Solved – the connection between Kernel Logistic Regression and Smoothing Splines

kernel tricklogisticmachine learningsmoothingsvm

Working on probabilistic outputs of kernel methods I found the formulation of the SVM as a Penalized Method using the Binomial Deviance (described for example in "The Elements of Statistical Learning Theory, 2nd edition" by Hastie et al., pp 426–430). The model is called "Kernel Logistic Regression (KLR)". References on "The well studied KLR" lead to literature on smoothing splines, but KLR is never mentioned there.

What is the connection between KLR and Smoothing Splines?

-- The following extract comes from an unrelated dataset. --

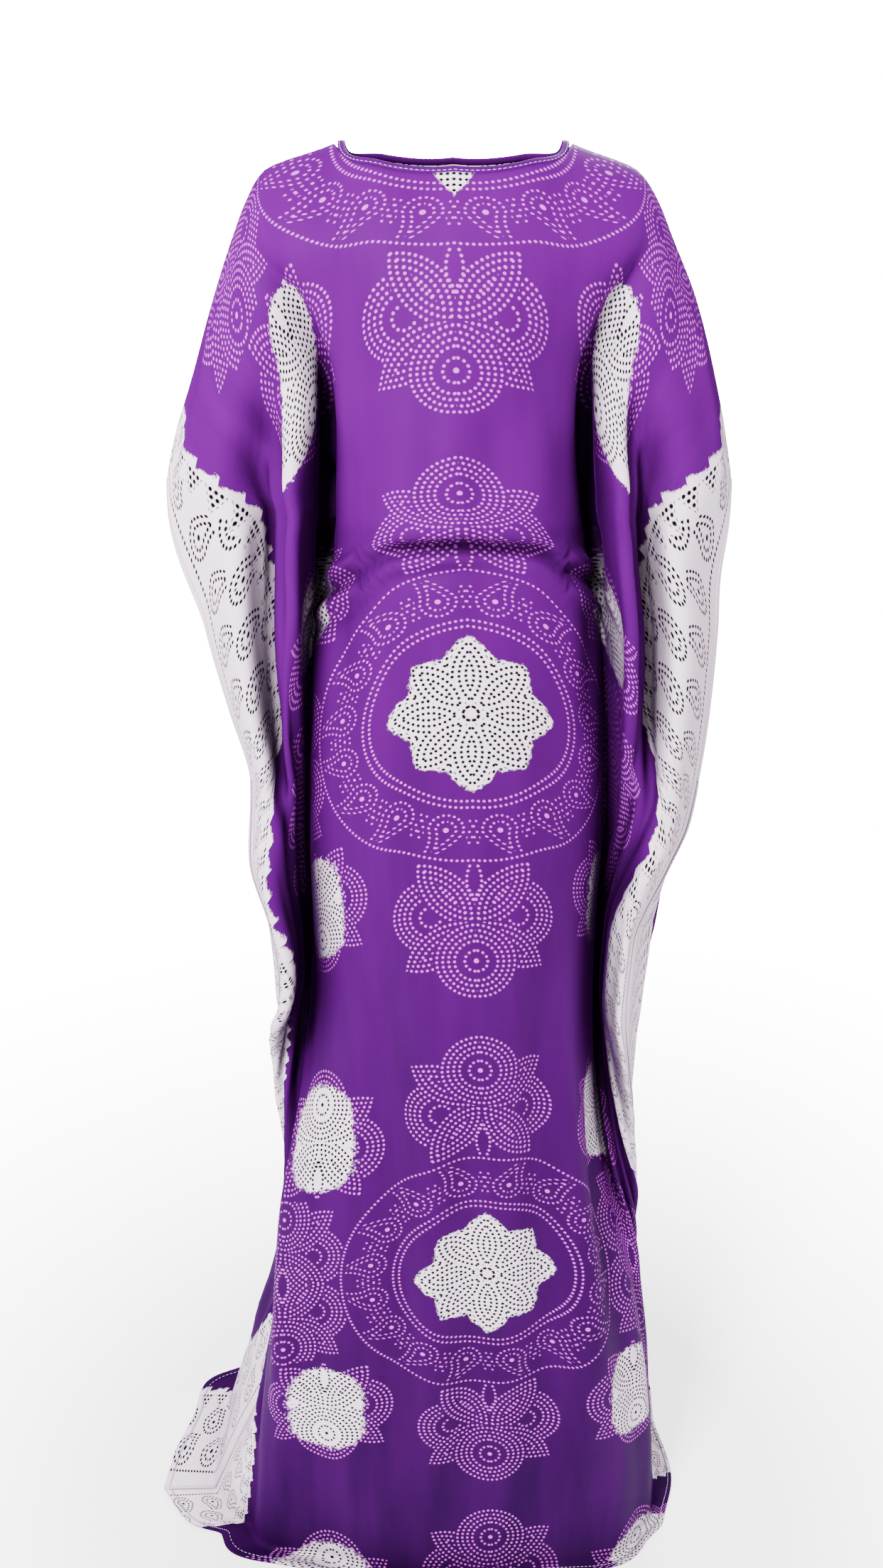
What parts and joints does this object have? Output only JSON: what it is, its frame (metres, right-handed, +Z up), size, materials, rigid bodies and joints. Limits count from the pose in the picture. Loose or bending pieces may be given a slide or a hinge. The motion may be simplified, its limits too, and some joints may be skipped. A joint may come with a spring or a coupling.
{
  "type": "baati dress",
  "caption": "Loose floor-length baati dress of thin printed cloth, folded over the shoulders and sewn down the sides, hanging as worn with a drawn-in waist.",
  "frame": {"origin": "the middle of the shoulder line, inside the neck hole, where the wearer holds the dress up", "axes": "+Z up, +X to the right as seen from the front, the front faces -Y"},
  "size_m": [0.6376, 0.4148, 1.5154],
  "materials": {
    "printed_cloth": "thin plain weave, printed in purple and white",
    "binding_cloth": "the same cloth cut on the bias, turned and stitched",
    "sewing_thread": "spun polyester thread"
  },
  "bodies": {
    "root": {"front": "printed_cloth", "back": "printed_cloth", "neck_binding": "binding_cloth"}
  },
  "joints": []
}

Thank you in advance for your answer!

Best Answer

There is a book on "Nonparametric Regression and Generalized Linear Models: A Roughness Penalty Approach" by Green and Silverman, that is probably a good start, but my copy is in my office, so I can't get it until the new year. Essentially IIRC, the link between kernel methods and smoothing splines is that a regularisation term is used that penalises particular properties of the function implemented by the model, commonly (as the name suggests) the roughness (as measured by the second derivative or curvature). For kernel methods, the regularisation operator depends on the choice of kernel, but the regularisation operator is not dependent on the particular sample of data, which is the connection with splines rather than other non-parametric models. Smoothing splines can be used with more or less any loss function (including the logistic loss), just as kernel methods can use more or less any (convex) loss. Often the squared error or hinge losses are not the best ones, but they get most of the attention, and you can sometimes incorporate useful expert knowledge about the task via the loss just as in GLMs. Hopefully I can give a better answer once I have a chance to refer to my books!

P.S. there is a paper on regularisation networks by Poggio and Girosi that may well be quite relevant as well.